# [SET TASK]
Return all the data, word for word.

(Stored dataset items)

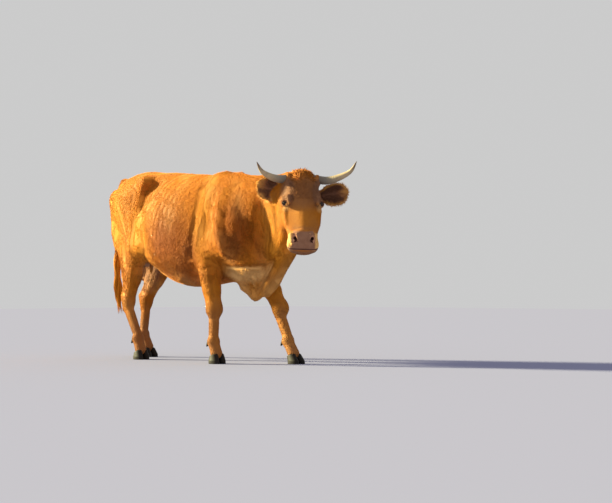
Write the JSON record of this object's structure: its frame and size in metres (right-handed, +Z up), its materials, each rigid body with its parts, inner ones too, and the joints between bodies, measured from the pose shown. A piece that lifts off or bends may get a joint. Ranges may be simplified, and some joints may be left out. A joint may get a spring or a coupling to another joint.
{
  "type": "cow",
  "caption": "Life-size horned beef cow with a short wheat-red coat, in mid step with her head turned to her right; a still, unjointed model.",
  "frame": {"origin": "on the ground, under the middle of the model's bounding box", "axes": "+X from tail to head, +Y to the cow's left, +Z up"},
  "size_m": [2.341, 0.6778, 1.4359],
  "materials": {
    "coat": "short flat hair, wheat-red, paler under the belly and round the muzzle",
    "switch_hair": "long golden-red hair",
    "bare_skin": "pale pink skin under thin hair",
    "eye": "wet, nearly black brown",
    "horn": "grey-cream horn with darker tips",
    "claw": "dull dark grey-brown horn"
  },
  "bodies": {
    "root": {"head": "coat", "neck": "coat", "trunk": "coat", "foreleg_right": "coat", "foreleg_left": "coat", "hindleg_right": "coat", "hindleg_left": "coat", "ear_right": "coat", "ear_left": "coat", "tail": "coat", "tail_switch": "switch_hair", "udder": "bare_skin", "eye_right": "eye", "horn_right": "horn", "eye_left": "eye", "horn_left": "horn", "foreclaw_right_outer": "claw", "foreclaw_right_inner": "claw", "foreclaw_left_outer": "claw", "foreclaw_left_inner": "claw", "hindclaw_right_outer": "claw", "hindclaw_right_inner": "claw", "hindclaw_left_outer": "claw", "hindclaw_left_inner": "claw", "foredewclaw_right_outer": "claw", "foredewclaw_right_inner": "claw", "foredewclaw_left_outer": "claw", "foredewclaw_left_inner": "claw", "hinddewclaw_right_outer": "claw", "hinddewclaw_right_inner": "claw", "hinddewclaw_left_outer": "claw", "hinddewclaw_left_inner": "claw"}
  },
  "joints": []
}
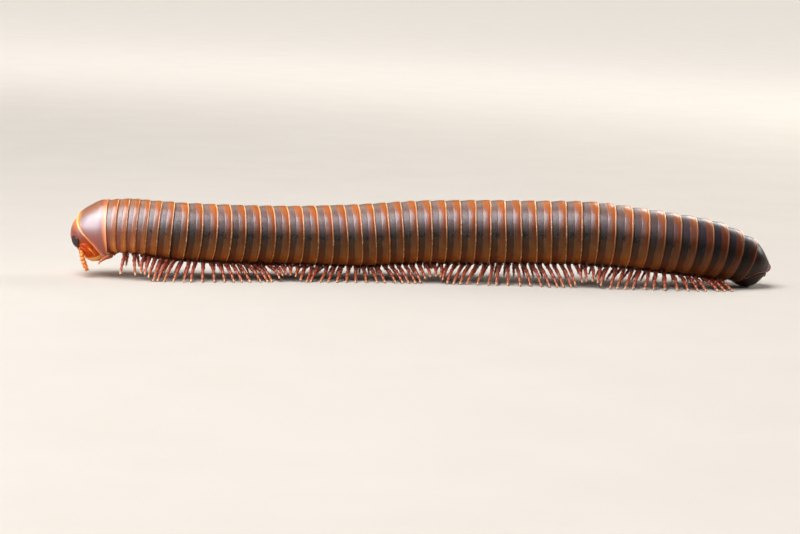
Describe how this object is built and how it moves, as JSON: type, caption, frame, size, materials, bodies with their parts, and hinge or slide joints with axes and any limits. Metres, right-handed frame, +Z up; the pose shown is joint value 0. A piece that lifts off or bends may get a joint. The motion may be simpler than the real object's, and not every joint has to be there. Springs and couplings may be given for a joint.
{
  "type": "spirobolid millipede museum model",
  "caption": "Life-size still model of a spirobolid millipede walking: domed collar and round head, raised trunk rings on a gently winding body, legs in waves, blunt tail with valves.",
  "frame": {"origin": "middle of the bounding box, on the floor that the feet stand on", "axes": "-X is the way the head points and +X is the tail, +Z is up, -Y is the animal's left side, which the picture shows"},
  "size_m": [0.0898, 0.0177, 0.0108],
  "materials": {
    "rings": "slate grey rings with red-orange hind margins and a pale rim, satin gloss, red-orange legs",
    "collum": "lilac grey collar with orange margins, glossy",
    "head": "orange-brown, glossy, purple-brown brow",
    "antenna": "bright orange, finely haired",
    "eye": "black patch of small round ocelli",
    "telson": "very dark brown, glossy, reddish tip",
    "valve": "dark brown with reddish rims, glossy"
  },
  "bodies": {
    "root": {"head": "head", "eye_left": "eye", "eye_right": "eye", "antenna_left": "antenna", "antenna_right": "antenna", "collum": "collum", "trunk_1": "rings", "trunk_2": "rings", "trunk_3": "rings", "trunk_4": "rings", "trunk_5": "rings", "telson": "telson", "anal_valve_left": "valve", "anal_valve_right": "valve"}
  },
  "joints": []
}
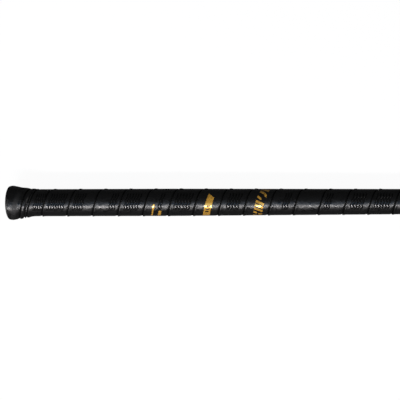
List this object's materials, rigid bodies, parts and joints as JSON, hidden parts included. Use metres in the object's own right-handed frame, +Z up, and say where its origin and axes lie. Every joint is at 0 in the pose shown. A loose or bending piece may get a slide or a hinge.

# [PROBLEM SOLUTION]
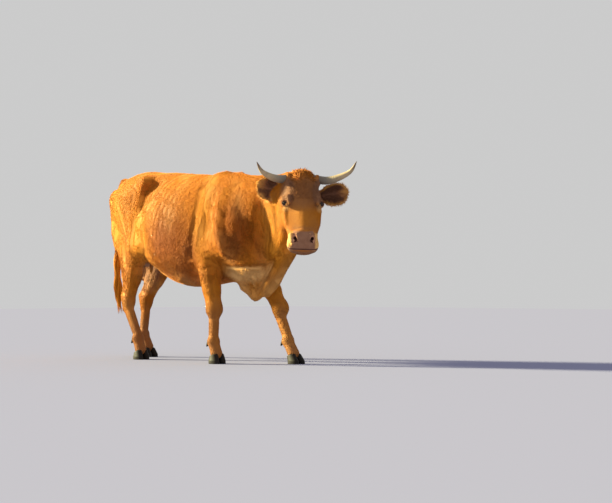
Write the JSON record of this object's structure: its frame and size in metres (right-handed, +Z up), its materials, each rigid body with its parts, inner ones too, and the joints between bodies, measured from the pose shown. A piece that lifts off or bends may get a joint. Ranges may be simplified, and some joints may be left out. A joint may get a spring or a coupling to another joint.
{
  "type": "cow",
  "caption": "Life-size horned beef cow with a short wheat-red coat, in mid step with her head turned to her right; a still, unjointed model.",
  "frame": {"origin": "on the ground, under the middle of the model's bounding box", "axes": "+X from tail to head, +Y to the cow's left, +Z up"},
  "size_m": [2.341, 0.6778, 1.4359],
  "materials": {
    "coat": "short flat hair, wheat-red, paler under the belly and round the muzzle",
    "switch_hair": "long golden-red hair",
    "bare_skin": "pale pink skin under thin hair",
    "eye": "wet, nearly black brown",
    "horn": "grey-cream horn with darker tips",
    "claw": "dull dark grey-brown horn"
  },
  "bodies": {
    "root": {"head": "coat", "neck": "coat", "trunk": "coat", "foreleg_right": "coat", "foreleg_left": "coat", "hindleg_right": "coat", "hindleg_left": "coat", "ear_right": "coat", "ear_left": "coat", "tail": "coat", "tail_switch": "switch_hair", "udder": "bare_skin", "eye_right": "eye", "horn_right": "horn", "eye_left": "eye", "horn_left": "horn", "foreclaw_right_outer": "claw", "foreclaw_right_inner": "claw", "foreclaw_left_outer": "claw", "foreclaw_left_inner": "claw", "hindclaw_right_outer": "claw", "hindclaw_right_inner": "claw", "hindclaw_left_outer": "claw", "hindclaw_left_inner": "claw", "foredewclaw_right_outer": "claw", "foredewclaw_right_inner": "claw", "foredewclaw_left_outer": "claw", "foredewclaw_left_inner": "claw", "hinddewclaw_right_outer": "claw", "hinddewclaw_right_inner": "claw", "hinddewclaw_left_outer": "claw", "hinddewclaw_left_inner": "claw"}
  },
  "joints": []
}
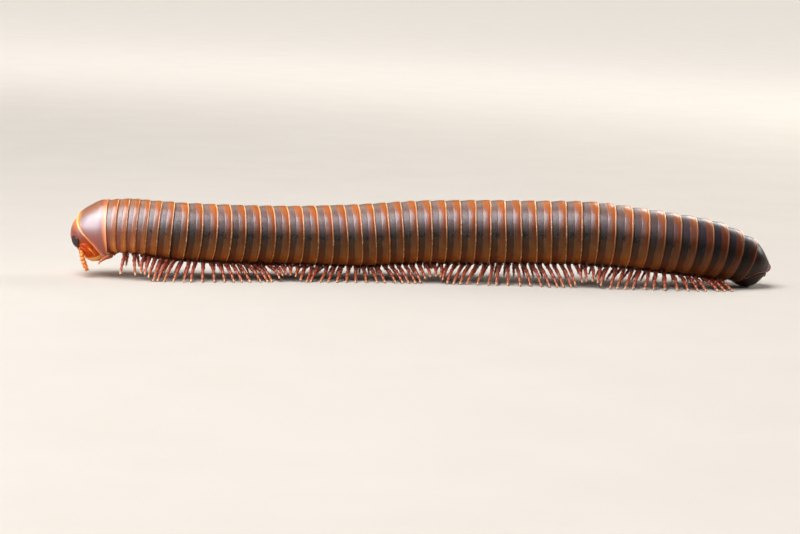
Describe how this object is built and how it moves, as JSON: type, caption, frame, size, materials, bodies with their parts, and hinge or slide joints with axes and any limits. Metres, right-handed frame, +Z up; the pose shown is joint value 0. A piece that lifts off or bends may get a joint. The motion may be simpler than the real object's, and not every joint has to be there. Springs and couplings may be given for a joint.
{
  "type": "spirobolid millipede museum model",
  "caption": "Life-size still model of a spirobolid millipede walking: domed collar and round head, raised trunk rings on a gently winding body, legs in waves, blunt tail with valves.",
  "frame": {"origin": "middle of the bounding box, on the floor that the feet stand on", "axes": "-X is the way the head points and +X is the tail, +Z is up, -Y is the animal's left side, which the picture shows"},
  "size_m": [0.0898, 0.0177, 0.0108],
  "materials": {
    "rings": "slate grey rings with red-orange hind margins and a pale rim, satin gloss, red-orange legs",
    "collum": "lilac grey collar with orange margins, glossy",
    "head": "orange-brown, glossy, purple-brown brow",
    "antenna": "bright orange, finely haired",
    "eye": "black patch of small round ocelli",
    "telson": "very dark brown, glossy, reddish tip",
    "valve": "dark brown with reddish rims, glossy"
  },
  "bodies": {
    "root": {"head": "head", "eye_left": "eye", "eye_right": "eye", "antenna_left": "antenna", "antenna_right": "antenna", "collum": "collum", "trunk_1": "rings", "trunk_2": "rings", "trunk_3": "rings", "trunk_4": "rings", "trunk_5": "rings", "telson": "telson", "anal_valve_left": "valve", "anal_valve_right": "valve"}
  },
  "joints": []
}
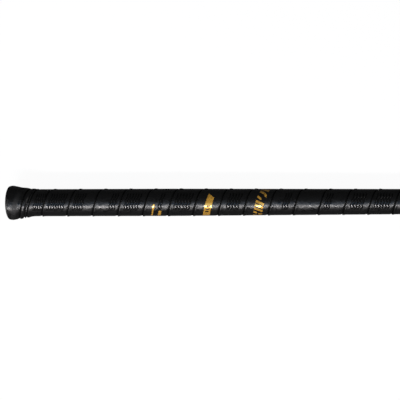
List this object's materials, rigid bodies, parts and joints as JSON, hidden parts included. Use metres in the object's own right-handed frame, +Z up, and say where its origin and axes lie. Every joint is at 0 in the pose shown. A loose or bending piece may get a slide or a hinge.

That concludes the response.